Keep the watch software and companion app current when updates are available. Restarting after unusual battery drain can also help when a process or connection has become stuck.

Most importantly, observe your own pattern over the first week.

If calls are the main drain, shorten wrist conversations. If GPS days use far more power, plan charging around workouts rather than following a fixed nightly routine.

A longer guide to reducing charging frequency is available in this article about a smartwatch that does not need frequent charging.

Is a Multi-Week Smartwatch Right for You?

A long-battery smartwatch makes the most sense when consistency matters more than having the largest app selection.

It can be a strong fit for people who want to wear the watch overnight, travel for a few days without another cable, work long shifts, commute, or use basic smart features without managing a charger every evening.
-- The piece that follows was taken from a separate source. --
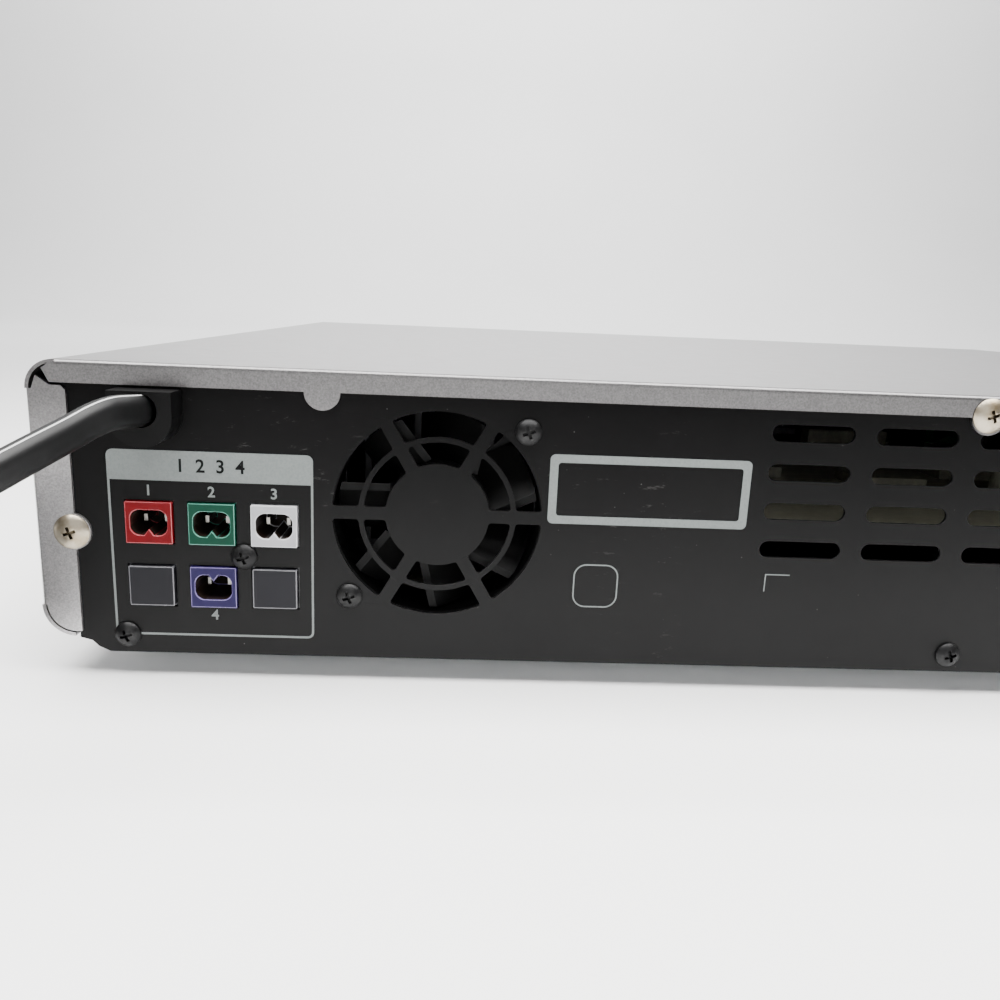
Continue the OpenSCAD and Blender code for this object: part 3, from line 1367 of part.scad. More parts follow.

It may be less suitable when you want independent LTE service, advanced third-party apps, highly specialized athletic analysis, or the deepest possible integration with one phone ecosystem.

The decision is not really between good technology and bad technology. It is between two priorities.

One type of smartwatch behaves more like a small computer on your wrist and accepts frequent charging as the cost. Another focuses on essential daily functions and tries to stay powered for much longer.

Choose the one whose trade-offs fit your routine.

Conclusion: When a Smartwatch Battery Lasts Weeks, Not Days

When a smartwatch battery lasts weeks not days, the useful benefit is not winning a battery-number contest. It is reducing interruptions while keeping calls, notifications, tracking, sleep data, and occasional navigation available.

Read every long-battery claim in context. Separate standby from normal use. Expect GPS, Bluetooth calls, high brightness, and continuous monitoring to shorten runtime. Treat “up to 30 days” as a maximum rather than a guarantee.

A multi-week model is worth considering when you want a watch that requires less attention, not a watch that claims to run forever.

Choose based on your actual habits, and the longer charging window can become a practical everyday advantage.